La fronde vient de Davos

Or, cette nouvelle chasse aux ultrariches ne trouve pas tout à fait sa source dans la foire d'empoigne autour des retraites. Lundi, à Davos, le WEF a été la caisse de résonance d'un rapport explosif sur les inégalités, réalisé par l'ONG Oxfam. Selon elle, «taxer la fortune des milliardaires français à hauteur d’à peine 2% permettrait de financer le déficit attendu des retraites». Une proposition qu'Henri Sterdyniak a qualifiée, en l'état, de «démagogique». Même si l'économiste français souhaite, de manière générale, une plus grande contribution qu'aujourd'hui.
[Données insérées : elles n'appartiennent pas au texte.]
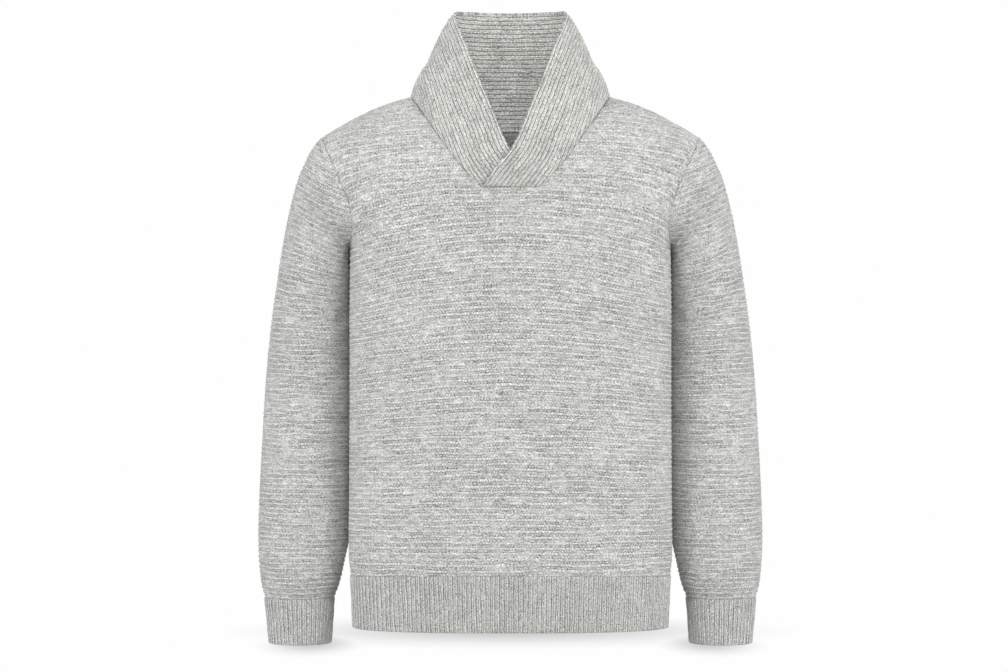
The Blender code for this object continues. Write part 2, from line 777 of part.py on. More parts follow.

Pour l'anecdote, mercredi, 200 millionnaires ont d'ailleurs demandé, dans une lettre ouverte, à être davantage taxés. Des «millionnaires patriotiques» qui estiment que ce sont les inégalités de richesses «qui fragmentent le monde».

Le millionnaire britannique Phil White, mercredi, dans le cadre du WEF, dans les rues de Davos.
Le millionnaire britannique Phil White, mercredi, dans le cadre du WEF, dans les rues de Davos.
«Nous sommes surtout à un tournant écologique. Ce qui est urgent, c'est d'imaginer d'autres formes d’organisations»
Fabrice d’Almeida, sociologue et auteur du livre Histoire mondiale des riches, dans le Figaro.

«Dans les périodes de crise, quoi de plus facile que de les désigner comme coupables de la situation où l’on se trouve? Les Etats-Unis ou l’Autriche et l’Allemagne des années 1930 étaient très critiques contre les spéculateurs et les banquiers», analysait Fabrice d’Almeida, professeur d'histoire contemporaine dans Le Figaro. Depuis la nuit des temps, la société s'écharpe moralement sur la notion de bon et de mauvais riche. D'un côté, l'héritier qui dort sur un patrimoine qu'il ne mérite pas. De l'autre, celui qui, si possible parti de rien, carbure à l'huile de coude, stimule la consommation et crée des emplois. Un cliché des deux côtés?

Jeudi, une chose est sûre, le million de manifestants ne risquent pas de croiser la famille Arnault sur les Champs-Elysées.